Our comparative analysis of cases meeting the inclusion criteria revealed that most non-enhanced metastases gradually increased in about 1 year, which may be related to the slow proliferation of tumors due to the effect of blood tumor barrier or the lack of abundant blood supply for nutrition. Under the same treatment regimen, the non-enhanced metastases could not reach the effective drug concentration in the lesion area in a short time due to the blood tumor barrier, so that the non-enhanced metastases showed an inert response, and it took a longer time to shrink the lesion than the self-enhanced type (Fig. 2, Patient 6–7, Foci 2). In conclusion, the therapeutic efficacy of non-enhanced lung cancer BM is inferior to that of enhanced BM, likely due to insufficient blood supply and low local drug concentrations.
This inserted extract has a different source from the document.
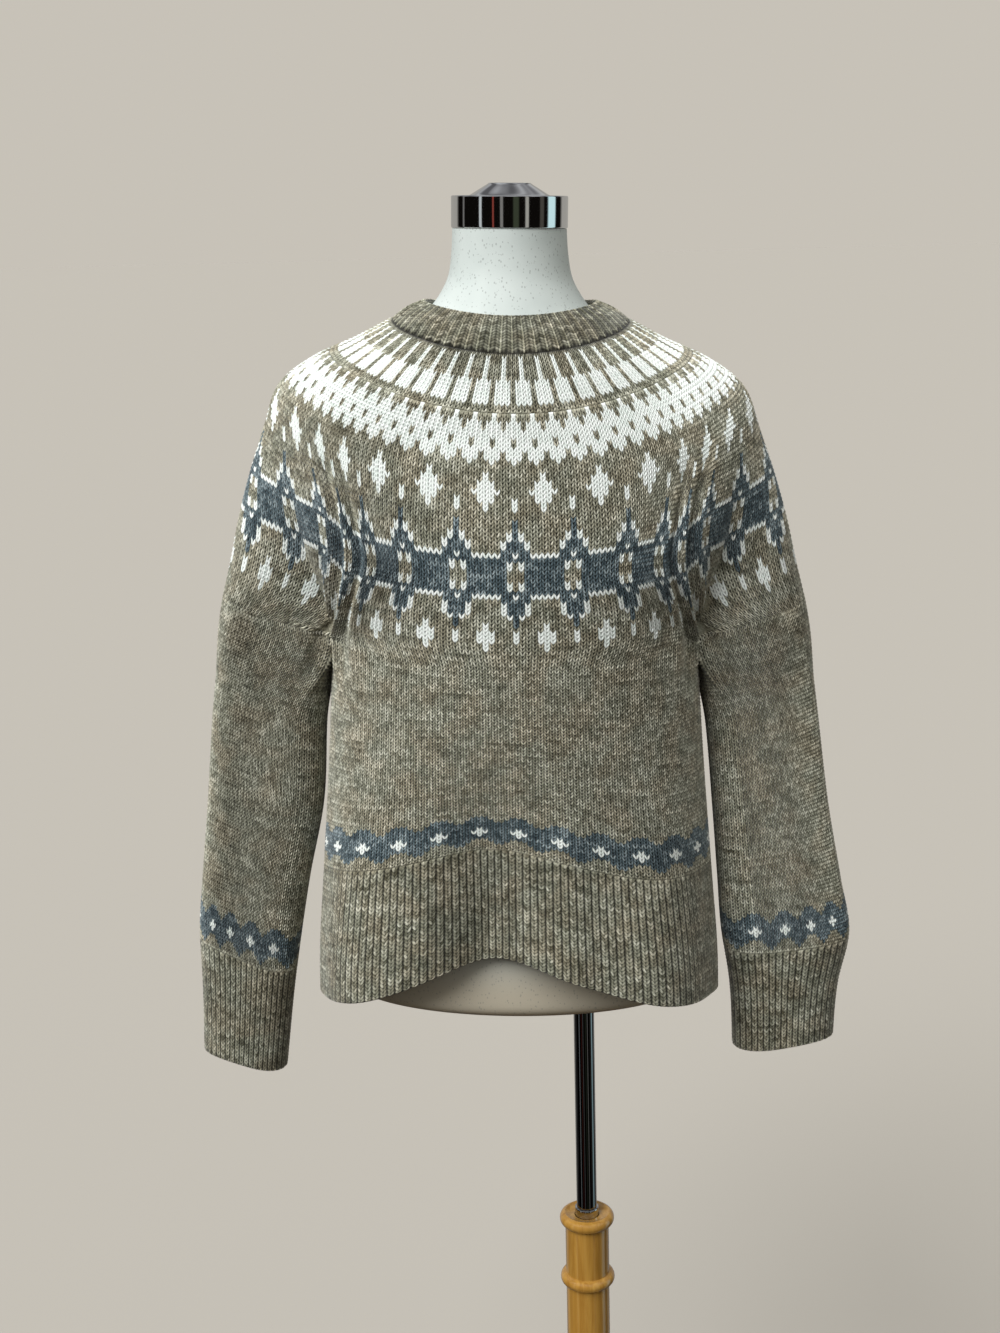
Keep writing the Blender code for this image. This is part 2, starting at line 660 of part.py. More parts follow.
def make_form():
    """The torso: one loft from the neck to the underside, its shoulders just under the yoke."""
    u = yoke_columns()[::2]
    phi = u / YOKE_HALF * math.pi
    rings = [form_ring(phi, FORM_NECK, i) for i in range(len(FORM_NECK["front"]))]
    on_shoulder = ease(1 - np.abs(np.abs(u) - 6) / 4)
    for t in FORM_SHOULDER_ROWS:
        normal = yoke_normal(u, t + 0 * u)
        clear = WALL + SEAT + (1 - on_shoulder) * (FORM_CLEAR + FORM_CLEAR_GROWTH * t)
        rings.append(placed(yoke(u, t + 0 * u)) - clear[:, None] * normal)
    rings += [form_ring(phi, FORM_TORSO, i) for i in range(len(FORM_TORSO["front"]))]
    shell = bmesh.new()
    grid = [[shell.verts.new(p) for p in ring] for ring in rings]
    count = len(u)
    for upper, lower in zip(grid, grid[1:]):
        for j in range(count):
            k = (j + 1) % count
            shell.faces.new((upper[j], upper[k], lower[k], lower[j]))
    shell.faces.new(grid[0])
    shell.faces.new(grid[-1])
    torso = solid("form_torso", shell, "form_shell")
    underside = DATUM - FORM_TORSO["drop_side"][-1]
    cutter = cylinder("form_socket_cutter", POLE_RADIUS + GAP, underside - 0.02, underside + FORM_SOCKET)
    bpy.data.collections[OBJECT].objects.unlink(cutter)
    bpy.data.collections["cutters"].objects.link(cutter)
    cutter.hide_render = True
    cutter.display_type = "WIRE"
    cut = torso.modifiers.new("pole socket", "BOOLEAN")
    cut.operation = "DIFFERENCE"
    cut.object = cutter


def form_ring(phi, rows, i):
    half_width, front, back, *drops = (rows[key][i] for key in rows)
    return placed(ellipse_ring(phi, half_width, front, back, drops))


def cylinder(name, radius, bottom, top):
    rod = bmesh.new()
    bmesh.ops.create_cone(
        rod, cap_ends=True, segments=ROUND_SIDES, radius1=radius, radius2=radius, depth=top - bottom)
    bmesh.ops.translate(rod, verts=rod.verts, vec=(0, 0, (top + bottom) / 2))
    return solid(name, rod, "chrome")


def turned(name, profile, material, loop=False, sides=ROUND_SIDES):
    """A turned piece: its profile, radius and height, runs down the outer side."""
    mesh = bpy.data.meshes.new(name)
    count = len(profile)
    edges = [(i, i + 1) for i in range(count - 1)]
    if loop:
        edges.append((count - 1, 0))
    mesh.from_pydata([(r, 0, z) for r, z in profile], edges, [])
    piece = added(name, mesh, material)
    screw = piece.modifiers.new("turn", "SCREW")
    screw.steps = sides
    screw.render_steps = sides
    screw.use_merge_vertices = True
    screw.merge_threshold = 0.00001
    screw.use_smooth_shade = True
    return piece


def bead(z):
    """Half a round bead on the column, top to bottom."""
    turns = np.linspace(math.pi / 2, -math.pi / 2, 5)
    reach = BEAD_RADIUS - COLUMN_RADIUS
    return [(COLUMN_RADIUS + reach * math.cos(a), z + BEAD_HALF * math.sin(a)) for a in turns]


def make_stand():
    top = COLLAR_Z + BEAD_HALF
    socket_floor = top - POLE_SOCKET
    pole_top = DATUM - FORM_TORSO["drop_side"][-1] + FORM_SOCKET - GAP
    cylinder("pole", POLE_RADIUS, socket_floor + GAP, pole_top)
    bore, seat = POLE_RADIUS + GAP, FERRULE_RADIUS + GAP
    ferrule_foot = top - FERRULE_SEAT + GAP
    ferrule_top = top + FERRULE_RISE
    turned("ferrule", [
        (bore, ferrule_top), (FERRULE_RADIUS - FERRULE_CHAMFER, ferrule_top),
        (FERRULE_RADIUS, ferrule_top - FERRULE_CHAMFER), (FERRULE_RADIUS, ferrule_foot),
        (bore, ferrule_foot),
    ], "chrome", loop=True)
    foot = BASE_HEIGHT + GAP
    turned("stand_column", [
        (0, socket_floor), (bore, socket_floor), (bore, top - FERRULE_SEAT), (seat, top - FERRULE_SEAT),
        (seat, top - 0.002), (COLUMN_RADIUS - 0.002, top - 0.001), *bead(COLLAR_Z), *bead(RING_Z),
        *zip(*COLUMN.values()), (FOOT_RADIUS, foot + FOOT_HEIGHT),
        (FOOT_RADIUS, foot), (0, foot),
    ], "varnished_wood")
    inwards, up = RIM_SIZE
    rim = [(BASE_RADIUS - inwards * (1 - math.sin(a)), BASE_HEIGHT / 2 + up * math.cos(a))
           for a in np.linspace(0, math.pi / 2, 4)]
    turned("stand_base", [
        (0, BASE_HEIGHT), (FOOT_RADIUS + 0.02, BASE_HEIGHT), *rim, (BASE_RADIUS, 0.003),
        (BASE_RADIUS - 0.003, 0), (0, 0),
    ], "varnished_wood", sides=BASE_SIDES)


def make_cap():
    """The cap sits square on the neck, so it leans with the torso."""
    rim = CAP_BOTTOM - CAP_TOP
    dome = [(r, rim + rise) for r, rise in zip(*CAP_DOME.values())]
    cap = turned("neck_cap", dome + [
        (CAP_RADIUS - CAP_CHAMFER, rim), (CAP_RADIUS, rim - CAP_CHAMFER),
        (CAP_RADIUS, CAP_CHAMFER), (CAP_RADIUS - CAP_CHAMFER, 0), (0, 0),
    ], "chrome")
    cap.location = placed((0, 0, CAP_BOTTOM))
    cap.rotation_euler.y = math.atan(TILT)


def main():
    for old in list(bpy.data.objects):
        bpy.data.objects.remove(old, do_unlink=True)
    for name in (OBJECT, "cutters"):
        bpy.context.scene.collection.children.link(bpy.data.collections.new(name))
    make_neckband()
    make_yoke()
    make_body()
    make_hem()
    for side in SLEEVE:
        make_sleeve(side)
        make_cuff(side)
    make_form()
    make_cap()
    make_stand()


main()
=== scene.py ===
"""The looks of a round-yoke fair isle sweater on a limbless dress form with a turned wooden stand.

Every knitted piece is a tube of stitches. A stitch is a V of two legs: its columns and rows lie on the
same surface that the solid has, and the legs stand out of it. Metres, +Z up, front towards -Y.

Places round the knitting are counted in pattern repeats of ten stitches, 0 at the front centre and
positive towards the wearer's left. Heights in the tables are drops below DATUM.
"""

import math

import bpy
import mathutils
import numpy as np
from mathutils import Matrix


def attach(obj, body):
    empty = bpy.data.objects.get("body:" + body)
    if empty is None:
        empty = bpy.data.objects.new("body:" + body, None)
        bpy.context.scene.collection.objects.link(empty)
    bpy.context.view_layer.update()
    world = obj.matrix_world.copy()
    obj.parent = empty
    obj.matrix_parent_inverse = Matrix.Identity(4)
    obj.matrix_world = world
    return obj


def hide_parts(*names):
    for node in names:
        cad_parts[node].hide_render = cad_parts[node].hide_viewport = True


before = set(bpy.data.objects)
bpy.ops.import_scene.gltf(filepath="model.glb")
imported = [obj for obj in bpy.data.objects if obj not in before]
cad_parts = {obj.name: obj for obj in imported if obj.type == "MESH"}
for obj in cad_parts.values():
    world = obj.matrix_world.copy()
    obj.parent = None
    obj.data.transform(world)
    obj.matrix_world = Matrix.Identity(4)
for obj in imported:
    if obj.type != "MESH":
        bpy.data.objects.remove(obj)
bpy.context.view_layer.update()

# The frame that the solids are worked out in
DATUM = 1.470
SPINE_X = -0.053
SPINE_LEAN = 0.011
TILT = 0.030
SIDE_FLAT = 0.020
WALL = 0.0026
NECKBAND_WALL = 0.0045

# Repeats
YOKE_HALF = 12.0
FRONT_CREASE = 4.0
BACK_CREASE = 8.0
UNDERARM = 1.5
BODY_HALF = YOKE_HALF - FRONT_CREASE + UNDERARM
SLEEVE_OUTER = BACK_CREASE - FRONT_CREASE
SLEEVE_ROUND = SLEEVE_OUTER + UNDERARM
STITCHES = 10              # in a repeat
BACK_WALES = 3.0           # repeats of stitches on half the back, and on the sleeve outside the underarm
SLEEVE_WALES = 5.0

# Rows of the yoke's chart, counted up from below the lowest motif, and rows of the other pieces
YOKE_FOOT = -5
MOTIFS_END = 32
TEETH_END = 57
YOKE_END = 72
NARROW_REPEAT = 8          # stitches in a repeat above the teeth, where the knitting is decreased
BODY_ROWS = 62
SLEEVE_ROWS = 92
HEM_RIBS, HEM_ROWS = 150, 34
CUFF_RIBS, CUFF_ROWS = 40, 30
NECK_RIBS, NECK_ROWS = 64, 14

# A stitch: how high its legs stand, and how far its V rises, in rows
LEG_HEIGHT = 0.0012
V_RISE = 1.0
# The tone of a leg: the shares of its own and of the yarn's, which keeps for a run of legs along the row
LEG_SHARE, RUN_SHARE, RUN = 0.42, 0.55, 9
GROUND_TONE, INSIDE_TONE = 0.5, 0.4
# Painted shade: by these shares of tone the yarn of the hem, cuffs and neckband is made darker, standing
# in for less light falling on them
HEM_PAINTED_SHADE, CUFF_PAINTED_SHADE, NECK_PAINTED_SHADE = 0.10, 0.12, 0.13


def table(columns, *rows):
    """Rows of numbers under named columns, as one array a column."""
    return dict(zip(columns.split(), np.array(rows, float).T))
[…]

Evaluating enhancement profiles of BM via contrast-enhanced MR scans holds significant implications for clinicians in optimizing treatment plans, particularly in dynamically adjusting therapies during follow-up.

Conclusion

This study demonstrates that the therapeutic effect of non-enhanced metastatic lesions is significantly inferior to that of enhanced metastatic lesions when standardized treatment is administered according to clinical guidelines. The degree of MRI enhancement in lung cancer BM serves as an effective imaging biomarker for predicting treatment outcomes. Furthermore, non-enhanced metastases may be identified as an independent prognostic factor. Assessing the enhancement degree of lung cancer BM is valuable for predicting treatment efficacy and guiding the management of lung cancer BM.